After celebrating, talk with your significant other about an imposed yet flexible timeline and what you want out of your wedding. Do you want a big party or a more intimate affair? Who will be paying for it and if it is you, how long will it take you to save? In the past, families have helped pay for their relatives big day, but that is no longer the case with so many people facing financial hardships themselves.
Taking time to iron out the details and plan will save you not only money but frustration in the future.
Reconsider the time of year & venue
When trying to save money on your wedding, the venue and reception hall will typically be one of the bigger costs associated with your wedding besides food and alcohol. Venues, where special events are held, like weddings, have busy seasons depending on where they are located. They also have certain days that are more popular for events, like Saturday. If you are flexible with the time of year and day that your wedding is to be held on, you can easily save thousands of dollars. For example, think of having your wedding in the winter on a Friday.
Many parks will allow you to have a wedding on their premises if you consider a donation or permit for the day. My friends held their ceremony on a Saturday at a local park, and by keeping it under 50 people, they were able to use the space for free. Bonus? They had a great backdrop for photography after. Parks, libraries, and museums are all up for consideration.
Think outside the box for food
Many couples choose a formal sit down dinner as their option of choice for catering their big day. Along with assigned seating and mailed in food requests, the food usually comes out cold & bland. I had never had a good dining experience at a wedding until a few years ago when my friend chose to have a taco truck cater her evening affair. That night I had not only a fresh warm meal but the best carne asada as well.
- When considering a venue, be sure to inquire about food options and what those costs will be.
Some sites will not allow you to bring in outside food or caterers. It’s important to research all of your options before falling in love with a location that may look good in photographs but will not budge on food.
Consider if you can have friends and family bring sides instead, hire a food truck or skip a heavy meal and just do appetizers instead. Another friend of mine did light appetizers and wine options in the afternoon for her wedding reception at a small Italian restaurant and spent less than $500.
Put a limit on the booze
An open bar is something that is heavily discussed when planning a wedding, for a good reason. As mentioned above, it can easily be one of the most expensive items in a wedding budget. Open bars at many venues are not cheap since drinks can cost easily between $5-10 each depending on where you are, and the type of alcohol served. Not everyone has the same tolerance to alcohol, and one person may drink ten while someone else drinks two. Alcohol can also cause problems in a group setting for other reasons.

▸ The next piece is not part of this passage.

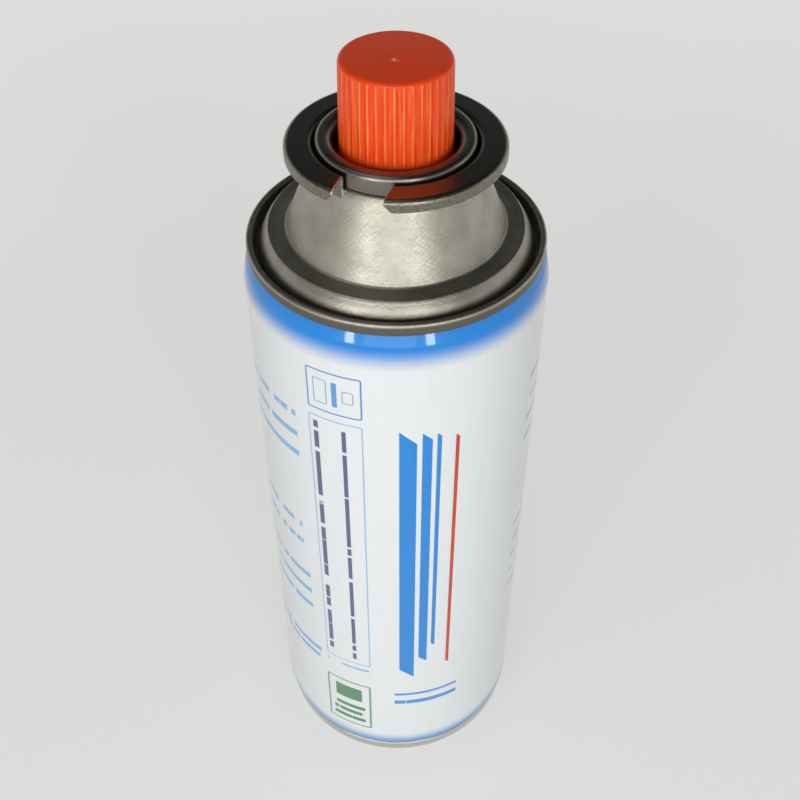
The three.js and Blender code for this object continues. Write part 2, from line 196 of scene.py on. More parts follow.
def gridMesh(name, rows, loop=True, flatEnds=None):
    # faces over a grid of points that closes round its columns; with loop its last row joins the first,
    # and otherwise a first or last row on the axis becomes a pole, and flatEnds gives other end faces
    count, around = rows.shape[:2]
    poles = [not loop and np.ptp(rows[k], axis=0).max() < 1e-9 for k in (0, -1)]
    grid = rows[int(poles[0]):count - int(poles[1])]
    index = np.arange(grid.shape[0] * around).reshape(-1, around)
    lower, upper = (index, np.roll(index, -1, 0)) if loop else (index[:-1], index[1:])
    quads = np.stack([lower, np.roll(lower, -1, 1), np.roll(upper, -1, 1), upper], -1).reshape(-1, 4)
    faces = quads.tolist()
    points = [grid.reshape(-1, 3)]
    if poles[0]:
        points.append(rows[0, :1])
        faces += np.stack([np.full(around, index.size), np.roll(index[0], -1), index[0]], 1).tolist()
    if poles[1]:
        points.append(rows[-1, :1])
        faces += np.stack([np.full(around, index.size + int(poles[0])), index[-1],
                           np.roll(index[-1], -1)], 1).tolist()
    smooth = [True] * len(faces)
    if flatEnds is not None:
        faces += flatEnds.tolist()
        smooth += [False] * len(flatEnds)
    mesh = bpy.data.meshes.new(name)
    mesh.from_pydata((np.concatenate(points) * mm).tolist(), [], faces)
    mesh.polygons.foreach_set("use_smooth", smooth)
    mesh.update()
    return mesh


def addPiece(mesh, material, body, slot, *nodes):
    piece = bpy.data.objects.new(mesh.name, mesh)
    bpy.context.scene.collection.objects.link(piece)
    mesh.materials.append(material)
    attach(piece, body)
    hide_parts(*nodes)
    return piece


# Materials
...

If you don’t want everyone to get drunk on your dime, consider the following options:
- Try limiting drinks to one per guest then opt for a cash bar;
- Pick a wine and beer only option with a signature cocktail;
- Skip alcohol altogether or keep it for just a toast. It’s your big day, and your loved ones should care about celebrating you and not whether you have liquor.

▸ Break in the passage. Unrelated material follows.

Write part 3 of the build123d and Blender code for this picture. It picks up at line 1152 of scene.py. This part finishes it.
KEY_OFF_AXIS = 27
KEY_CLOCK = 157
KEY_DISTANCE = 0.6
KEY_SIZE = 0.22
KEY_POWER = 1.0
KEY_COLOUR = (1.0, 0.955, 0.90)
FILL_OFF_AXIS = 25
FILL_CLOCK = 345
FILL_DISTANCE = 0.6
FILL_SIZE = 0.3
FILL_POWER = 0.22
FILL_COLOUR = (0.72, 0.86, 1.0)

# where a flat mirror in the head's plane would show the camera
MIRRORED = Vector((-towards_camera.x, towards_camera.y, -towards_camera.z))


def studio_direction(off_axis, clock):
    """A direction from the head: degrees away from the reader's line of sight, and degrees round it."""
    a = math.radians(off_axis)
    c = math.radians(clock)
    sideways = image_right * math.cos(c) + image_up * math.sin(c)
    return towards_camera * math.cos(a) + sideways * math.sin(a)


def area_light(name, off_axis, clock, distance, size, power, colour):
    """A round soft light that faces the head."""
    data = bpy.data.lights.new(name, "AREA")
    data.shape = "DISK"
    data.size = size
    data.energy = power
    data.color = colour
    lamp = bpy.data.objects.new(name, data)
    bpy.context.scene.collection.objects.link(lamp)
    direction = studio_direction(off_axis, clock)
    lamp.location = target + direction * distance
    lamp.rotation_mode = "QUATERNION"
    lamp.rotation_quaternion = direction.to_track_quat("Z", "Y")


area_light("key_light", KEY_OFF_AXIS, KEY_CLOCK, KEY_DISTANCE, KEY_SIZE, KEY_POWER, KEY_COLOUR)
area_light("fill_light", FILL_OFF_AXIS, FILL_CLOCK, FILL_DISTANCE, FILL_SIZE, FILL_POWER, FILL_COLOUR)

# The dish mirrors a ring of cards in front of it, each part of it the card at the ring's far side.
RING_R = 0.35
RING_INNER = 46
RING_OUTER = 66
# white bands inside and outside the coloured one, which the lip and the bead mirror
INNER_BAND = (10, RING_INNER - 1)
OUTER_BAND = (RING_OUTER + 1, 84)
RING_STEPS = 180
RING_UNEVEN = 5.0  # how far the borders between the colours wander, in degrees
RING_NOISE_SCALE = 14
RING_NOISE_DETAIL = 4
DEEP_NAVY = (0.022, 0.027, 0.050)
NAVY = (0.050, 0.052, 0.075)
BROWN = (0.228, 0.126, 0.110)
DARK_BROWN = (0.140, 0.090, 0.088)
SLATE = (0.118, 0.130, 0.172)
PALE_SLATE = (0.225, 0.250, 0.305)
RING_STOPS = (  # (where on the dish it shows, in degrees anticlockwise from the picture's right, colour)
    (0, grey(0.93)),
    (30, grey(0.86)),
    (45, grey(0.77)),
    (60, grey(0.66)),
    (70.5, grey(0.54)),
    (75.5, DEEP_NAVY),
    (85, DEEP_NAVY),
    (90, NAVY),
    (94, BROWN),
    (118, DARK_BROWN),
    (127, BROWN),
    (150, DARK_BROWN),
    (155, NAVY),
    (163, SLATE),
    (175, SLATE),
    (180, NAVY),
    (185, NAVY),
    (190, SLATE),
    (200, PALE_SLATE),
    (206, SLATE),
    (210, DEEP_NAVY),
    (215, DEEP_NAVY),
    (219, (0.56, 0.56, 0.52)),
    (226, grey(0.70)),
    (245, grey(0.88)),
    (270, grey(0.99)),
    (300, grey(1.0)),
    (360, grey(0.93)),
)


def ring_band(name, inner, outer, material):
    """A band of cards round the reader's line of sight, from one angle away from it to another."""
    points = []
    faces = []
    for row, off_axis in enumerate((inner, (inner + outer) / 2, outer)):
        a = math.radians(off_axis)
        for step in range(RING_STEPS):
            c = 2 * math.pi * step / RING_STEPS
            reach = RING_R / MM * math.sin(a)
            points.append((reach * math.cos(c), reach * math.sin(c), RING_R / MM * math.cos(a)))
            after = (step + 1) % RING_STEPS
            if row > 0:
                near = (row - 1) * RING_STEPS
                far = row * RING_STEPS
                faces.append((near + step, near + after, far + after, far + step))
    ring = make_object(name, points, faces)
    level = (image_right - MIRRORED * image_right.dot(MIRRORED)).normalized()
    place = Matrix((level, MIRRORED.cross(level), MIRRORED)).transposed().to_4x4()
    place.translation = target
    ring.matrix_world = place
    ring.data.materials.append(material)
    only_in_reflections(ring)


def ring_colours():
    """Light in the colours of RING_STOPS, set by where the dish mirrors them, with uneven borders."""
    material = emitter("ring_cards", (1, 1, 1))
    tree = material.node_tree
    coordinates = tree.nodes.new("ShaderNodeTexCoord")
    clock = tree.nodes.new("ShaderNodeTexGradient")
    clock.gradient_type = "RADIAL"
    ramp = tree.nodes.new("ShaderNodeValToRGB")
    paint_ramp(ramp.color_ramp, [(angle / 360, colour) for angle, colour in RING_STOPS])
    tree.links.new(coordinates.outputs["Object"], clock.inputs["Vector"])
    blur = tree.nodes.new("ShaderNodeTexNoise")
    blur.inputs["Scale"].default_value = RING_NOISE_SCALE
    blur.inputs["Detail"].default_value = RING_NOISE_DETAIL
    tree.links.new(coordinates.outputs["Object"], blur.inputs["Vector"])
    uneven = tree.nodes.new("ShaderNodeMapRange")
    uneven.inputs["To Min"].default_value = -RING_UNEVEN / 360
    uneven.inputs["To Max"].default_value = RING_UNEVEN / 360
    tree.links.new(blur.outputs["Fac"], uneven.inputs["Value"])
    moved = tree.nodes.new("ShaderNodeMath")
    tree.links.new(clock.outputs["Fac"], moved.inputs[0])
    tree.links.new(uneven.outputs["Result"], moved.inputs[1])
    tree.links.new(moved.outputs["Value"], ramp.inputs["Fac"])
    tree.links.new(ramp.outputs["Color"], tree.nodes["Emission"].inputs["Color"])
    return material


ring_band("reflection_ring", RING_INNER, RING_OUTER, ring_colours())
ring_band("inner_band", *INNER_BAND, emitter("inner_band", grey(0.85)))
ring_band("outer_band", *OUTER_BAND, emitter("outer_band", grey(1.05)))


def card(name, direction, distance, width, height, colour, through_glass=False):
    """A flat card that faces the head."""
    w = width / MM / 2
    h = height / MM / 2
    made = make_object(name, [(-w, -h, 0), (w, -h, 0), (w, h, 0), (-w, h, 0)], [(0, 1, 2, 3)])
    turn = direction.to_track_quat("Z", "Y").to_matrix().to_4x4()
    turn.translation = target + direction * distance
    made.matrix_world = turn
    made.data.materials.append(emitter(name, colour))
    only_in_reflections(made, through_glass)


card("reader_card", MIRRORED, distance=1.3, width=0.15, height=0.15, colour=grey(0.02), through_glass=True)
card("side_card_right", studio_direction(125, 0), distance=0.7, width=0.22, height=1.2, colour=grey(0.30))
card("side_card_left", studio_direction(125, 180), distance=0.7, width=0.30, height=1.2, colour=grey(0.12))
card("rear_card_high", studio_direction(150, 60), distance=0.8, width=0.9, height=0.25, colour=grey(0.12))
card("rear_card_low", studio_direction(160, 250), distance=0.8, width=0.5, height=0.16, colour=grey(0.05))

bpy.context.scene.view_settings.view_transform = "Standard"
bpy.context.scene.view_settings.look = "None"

Do everything yourself (or don’t)
Doing It Yourself (DIY) is very popular for a significant reason: usually doing it yourself saves you money. And while this may be true for a lot of items you need for your big day, it may not be necessarily true for everything. Pinterest can be your best friend or your worst enemy. It shows elaborate decorating ideas that people seem to make with just yarn and twine. While you may be creative, sometimes DIYs are misleading in both skill required and time needed to accomplish the individual project itself.

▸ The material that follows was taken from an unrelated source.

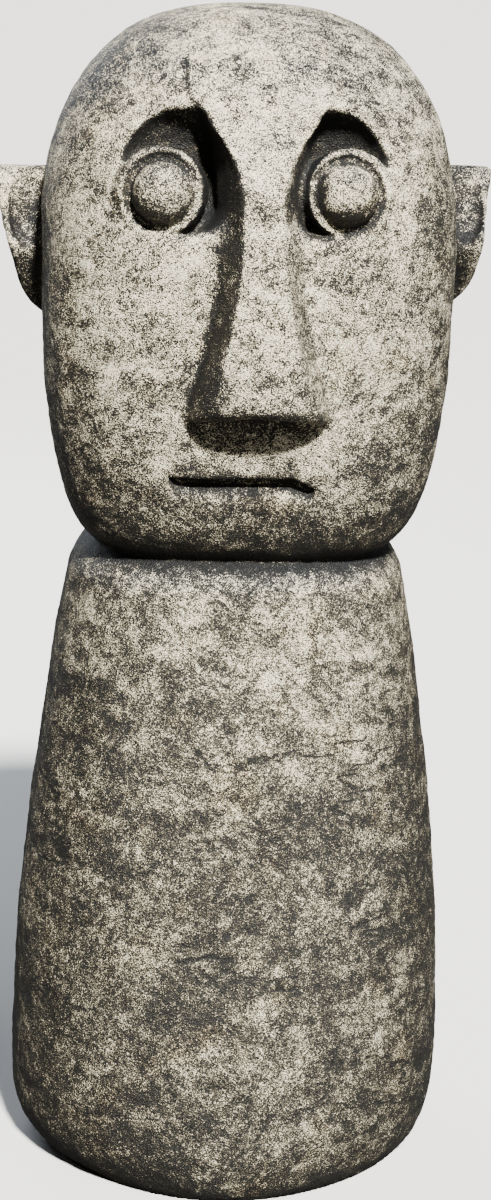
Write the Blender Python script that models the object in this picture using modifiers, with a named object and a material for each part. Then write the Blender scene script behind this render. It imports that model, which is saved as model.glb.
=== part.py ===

Ask a crafty friend if they wouldn’t mind chipping in to make decorations or a photo booth instead of a gift.
Rethink your décor
If you are considering decorations, as mentioned above in the DIY suggestion, do not limit yourself to what the venue has or is willing to make for you. Consider the following for frugal yet personalized suggestions:
- The dollar store. In the party section of dollar store chains, they often have a wedding section with things like balloons, banners, bubbles and little party favor boxes for candy. All of the party items are usually eight to ten in a package for one dollar. Bubbles would be a great alternative to rice or other items used for a wedding toss;
- Thrift stores. Thrift stores such as Goodwill carry unique, and one of a kind items such as teacups and cake stands. Both would look beautiful when used in a center piece with candles or fresh flowers. One of the most unique centerpieces I have seen was a stack of books with candles because the couple were avid readers. See if any of these individual pieces speak to you;
- Big box stores. Target and Walmart now have bridal aisles in their stores to help you with your big day. Like the dollar store, they carry a lot of decorations and party favors and a few other wedding staples as well, such as a cake cutter and champagne flutes. They also carry tulle and ribbon that you can use for decoration for a cheaper rate than an expensive craft store;
- Skip it all together. You do not have to have decorations or party favors if they are not important to you. The only wedding favor I have ever kept from all of the weddings I have ever attended was a mason jar. Mason jars are very versatile but framed photos, not so much.
Skip traditional wear
According to an article published earlier this year in Cosmopolitan, women are spending an average of $998 on their dress for the big day, which has declined from the previous year’s average of $1,334. That’s a hard number to swallow for a dress you are only going to be wearing once. This figure doesn’t include a tuxedo for the groom or any additional wear for the rest of the wedding party.
Think a nice tailored suit for the groom, which can be used again and again, both in business and formal settings. Consider a simple white sundress off the rack or something a little fancier you can find in a formal dress section of a smaller department store. Think about having a custom made gown from a local dressmaker. You can work one on one to help ensure you have the dress of your dreams for a fraction of the cost.
If you have to have a big fancy dress, consider buying used. eBay is a great alternative for brides looking to buy slightly used wedding dresses from other brides who do not need them. Another idea is to consider a second hand or consignment shop specifically for brides.
The bottom line
Getting married doesn’t have to break the bank. While your wedding day may seem like the biggest piece of the puzzle, it’s just a small part. Every day you must wake up and love your significant other and honor the vows you have made together, not just when your friends and family are watching.
Taking time to plan out your wedding and making sure you and your partner are on the same page is an important first step in planning your upcoming nuptials. After that, the rest will be a lot easier. Saving money and following our action plan isn’t going to be as hard as finding out you both want different things in the end.